**Task brief**
Filter the data below for the string "part" and copy each matching line.

**Data segment**
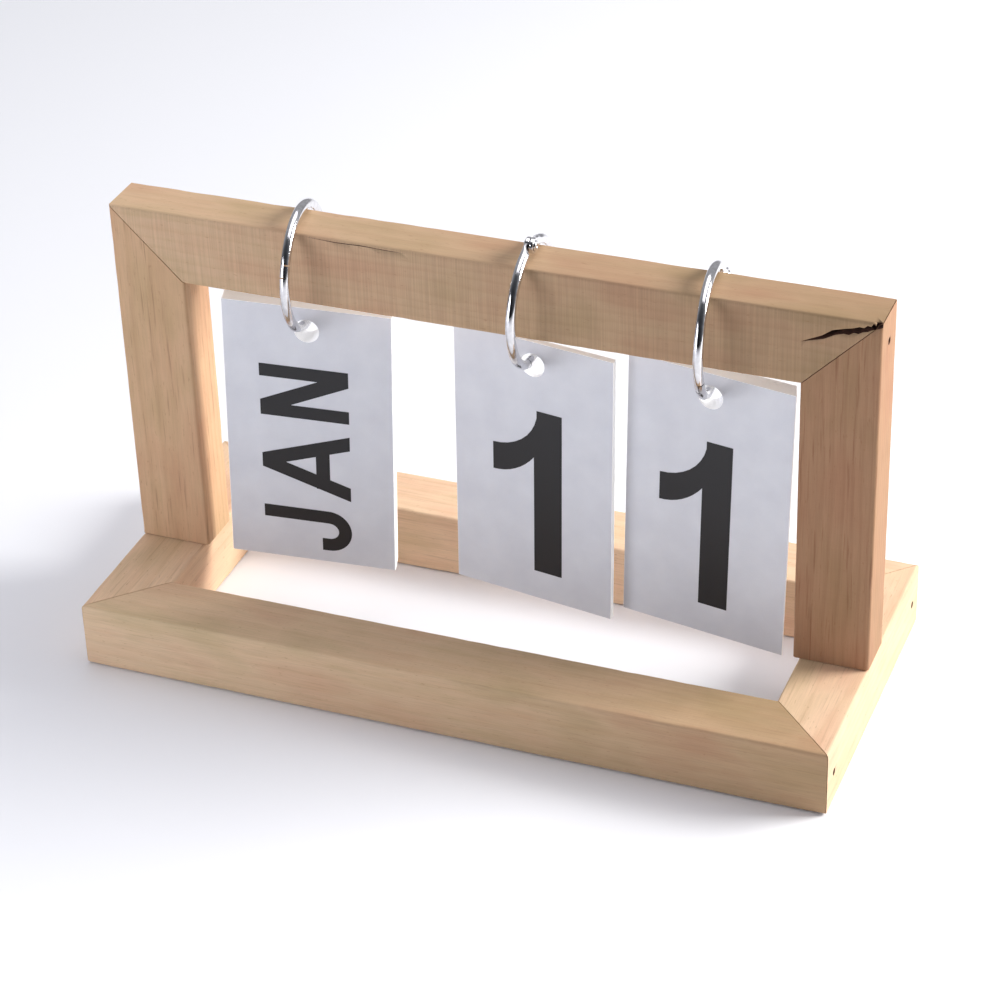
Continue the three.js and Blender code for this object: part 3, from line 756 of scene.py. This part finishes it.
def printed(name, text, cap_height, place):
    """text as one thin layer of ink, its overlapping strokes joined. place turns a point of the
    line of text, measured in mm from its middle, into the leaf's own coordinates."""
    shapes, x = [], 0.0
    for sign in text:
        width = max(px for shape in GLYPHS[sign] for px, _ in shape)
        shapes += [[(px + x, py) for px, py in shape] for shape in GLYPHS[sign]]
        x += width + LETTER_GAP
    length = x - LETTER_GAP
    points, faces = [], []
    for shape in shapes:
        turn = sum(a[0] * b[1] - b[0] * a[1] for a, b in zip(shape, shape[1:] + shape[:1]))
        shape = shape if turn > 0 else shape[::-1]
        faces.append(list(range(len(points), len(points) + len(shape))))
        points += [Vector(((px - length / 2) * cap_height, (py - 0.5) * cap_height)) for px, py in shape]
    flat, _, triangles, _, _, covers = delaunay_2d_cdt(points, [], faces, 0, 1e-4)
    inked = [t for t, cover in zip(triangles, covers) if cover]
    bm = bmesh.new()
    lower = [bm.verts.new(place(p.x, p.y, INK_LIFT)) for p in flat]
    for triangle in inked:
        bm.faces.new([lower[i] for i in triangle])
    bmesh.ops.delete(bm, geom=[v for v in bm.verts if not v.link_faces], context="VERTS")
    bmesh.ops.dissolve_limit(bm, angle_limit=0.01, verts=bm.verts, edges=bm.edges)
    made = bmesh.ops.extrude_face_region(bm, geom=bm.faces[:])
    lift = place(0, 0, INK_LIFT + INK_THICK) - place(0, 0, INK_LIFT)
    for part in made["geom"]:
        if isinstance(part, bmesh.types.BMVert):
            part.co += lift
    return mesh_object(name, bm, INK, angle=30)


# ---------------------------------------------------------------- the leaves

LEAF_EASE = 0.06 * MM
CUT = 64  # points round a punched hole


def leaf_facts(node):
    """A leaf's own frame, with its origin at the hole's centre, its width, height and thickness,
    how far its hole lies below its top edge, and the hole's radius, all from its CAD mesh."""
    points = np.unique(np.round([v.co for v in nodes[node].data.vertices], 7), axis=0)

    def pair(sx, sz):
        return points[np.argsort(-(sx * points[:, 0] + sz * points[:, 2]))[:2]]

    top_left, top_right, foot_left, foot_right = (pair(*s) for s in ((-1, 1), (1, 1), (-1, -1), (1, -1)))
    outline = np.concatenate([top_left, top_right, foot_left, foot_right])
    across = Vector(foot_right.mean(0) - foot_left.mean(0))
    up = Vector(top_left.mean(0) - foot_left.mean(0))
    width, height = across.length, up.length
    across.normalize()
    up.normalize()
    forward = across.cross(up)
    rims = [Vector(p) for p in points if np.abs(outline - p).sum(1).min() > 1e-7]
    hole = sum(rims, Vector()) / len(rims)
    thickness = max(p.dot(forward) for p in rims) - min(p.dot(forward) for p in rims)
    margin = (Vector(top_left.mean(0)) - hole).dot(up)
    radius = max((p - hole - forward * (p - hole).dot(forward)).length for p in rims)
    place = Matrix.Translation(hole) @ Matrix((across, -forward, up)).transposed().to_4x4()
    return place, width, height, thickness, margin, radius


def leaf(name, width, height, thickness, margin, radius):
    """A cut and punched leaf: its sheared edges are eased, and so are the hole's rims."""
    bm = bmesh.new()
    foot = margin - height
    middle = margin - height / 2
    corners = [(-width / 2, foot), (width / 2, foot), (width / 2, margin), (-width / 2, margin)]
    turns = [math.tau * i / CUT for i in range(CUT)]
    half = thickness / 2
    layers = []
    for y, ease in ((-half, LEAF_EASE), (-half + LEAF_EASE, 0), (half - LEAF_EASE, 0), (half, LEAF_EASE)):
        edge = []
        for x, z in corners:
            inset = (x - math.copysign(ease, x), y, z - math.copysign(ease, z - middle))
            edge.append(bm.verts.new(inset))
        r = radius + ease
        rim = [bm.verts.new((r * math.cos(t), y, r * math.sin(t))) for t in turns]
        layers.append((edge, rim))
    for (edge_a, rim_a), (edge_b, rim_b) in zip(layers, layers[1:]):
        for a, b in ((edge_a, edge_b), (rim_a, rim_b)):
            for i in range(len(a)):
                j = (i + 1) % len(a)
                bm.faces.new((a[i], a[j], b[j], b[i])).material_index = 1
    for edge, rim in (layers[0], layers[-1]):
        pairs = [pair for loop in (edge, rim) for pair in zip(loop, loop[1:] + loop[:1])]
        lines = [bm.edges.get(pair) for pair in pairs]
        bmesh.ops.triangle_fill(bm, use_beauty=True, use_dissolve=False, edges=lines)
    return mesh_object(name, bm, CARD, CUT_CARD_PAINTED_LIGHT, angle=30)


MONTHS = ["JAN", "FEB", "MAR", "APR", "MAY", "JUN", "JUL", "AUG", "SEP", "OCT", "NOV", "DEC"]
PRINTS = {"month": MONTHS, "tens": list("1230"), "ones": list("1234567890")}
# Middle of the print from the hole's centre, in mm, and its cap height.
PRINT_PLACE = {"month": (-1.2, -38.4, 23.6), "tens": (-1.65, -37.0, 48.1), "ones": (-3.2, -36.8, 48.1)}

for pack, texts in PRINTS.items():
    u, v, cap_height = PRINT_PLACE[pack]
    for number, text in enumerate(texts, 1):
        node = f"{pack}_leaf_{number:02d}"
        place, width, height, thickness, margin, radius = leaf_facts(node)
        piece = leaf(node + "_card", width, height, thickness, margin, radius)
        piece.matrix_world = place
        stands_for(piece, node, "card", node)

        def on_leaf(x, y, lift, face=-thickness / 2):
            # Months read upwards: the line of text is turned a quarter to the left.
            x, y = (-y, x) if pack == "month" else (x, y)
            return Vector(((u + x) * MM, face - lift, (v + y) * MM))

        layer = printed(f"{pack}_print_{number:02d}", text, cap_height, on_leaf)
        layer.matrix_world = place
        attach(layer, node)

# ---------------------------------------------------------------- floor, light and camera

FLOOR_SIZE = 6.0
bm = bmesh.new()
bmesh.ops.create_grid(bm, x_segments=2, y_segments=2, size=FLOOR_SIZE / 2)
floor_material, _, _ = material("white_table", Base_Color=linear("#f4f5f8"), Roughness=0.9)
floor = mesh_object("floor", bm, floor_material)
floor.location.z = -0.2 * MM


def lamp(name, place, aim, size, power, colour):
    """A square soft light at place, in metres, turned to aim."""
    light = bpy.data.lights.new(name, "AREA")
    light.size, light.energy, light.color = size, power, linear(colour)[:3]
    lamp_object = bpy.data.objects.new(name, light)
    bpy.context.scene.collection.objects.link(lamp_object)
    lamp_object.location = place
    lamp_object.rotation_euler = (Vector(aim) - Vector(place)).to_track_quat("-Z", "Y").to_euler()


lamp("key_from_the_right_rear", (0.80, 0.36, 0.46), (0, 0, 0.05), 0.4, 13.0, "#fffdfa")
lamp("top_softbox", (0.0, 0.25, 1.25), (0, 0, 0), 1.2, 7.0, "#f8f8ff")
lamp("fill_from_the_left", (-0.42, -0.54, 0.21), (-0.05, 0, 0.04), 0.4, 2.35, "#f4f6ff")

world = bpy.data.worlds.new("studio")
bpy.context.scene.world = world
world.use_nodes = True
# The room is darker in front of the table, which puts dark lines in the rings.
sky = world.node_tree
background = sky.nodes["Background"]
depth = add(sky, SPLIT, {0: add(sky, PLACE)["Generated"]})[1]
depth = add(sky, MATH, {0: depth, 1: 0.5}, operation="MULTIPLY")[0]
depth = add(sky, MATH, {0: depth, 1: 0.5}, operation="ADD")[0]
room = add(sky, RAMP, {0: depth}, [(0.0, "#202228"), (0.3, "#75787f"), (0.6, "#f4f5fb")])[0]
sky.links.new(room, background.inputs["Color"])
background.inputs["Strength"].default_value = 0.42
bpy.context.scene.view_settings.view_transform = "Standard"

CAMERA_PLACE = Vector((0.24801, -0.61500, 0.46610))
CAMERA_YAW, CAMERA_PITCH, CAMERA_ROLL = (math.radians(a) for a in (21.93, -32.47, 1.968))
camera = bpy.data.objects.new("camera", bpy.data.cameras.new("camera"))
bpy.context.scene.collection.objects.link(camera)
camera.data.lens = 110.89
camera.data.sensor_width = 36
level = Matrix.Rotation(CAMERA_YAW, 4, "Z") @ Matrix.Rotation(math.pi / 2 + CAMERA_PITCH, 4, "X")
camera.matrix_world = Matrix.Translation(CAMERA_PLACE) @ level @ Matrix.Rotation(-CAMERA_ROLL, 4, "Z")
bpy.context.scene.camera = camera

**Response below**
Continue the three.js and Blender code for this object: part 3, from line 756 of scene.py. This part finishes it.
    for part in made["geom"]:
        if isinstance(part, bmesh.types.BMVert):
            part.co += lift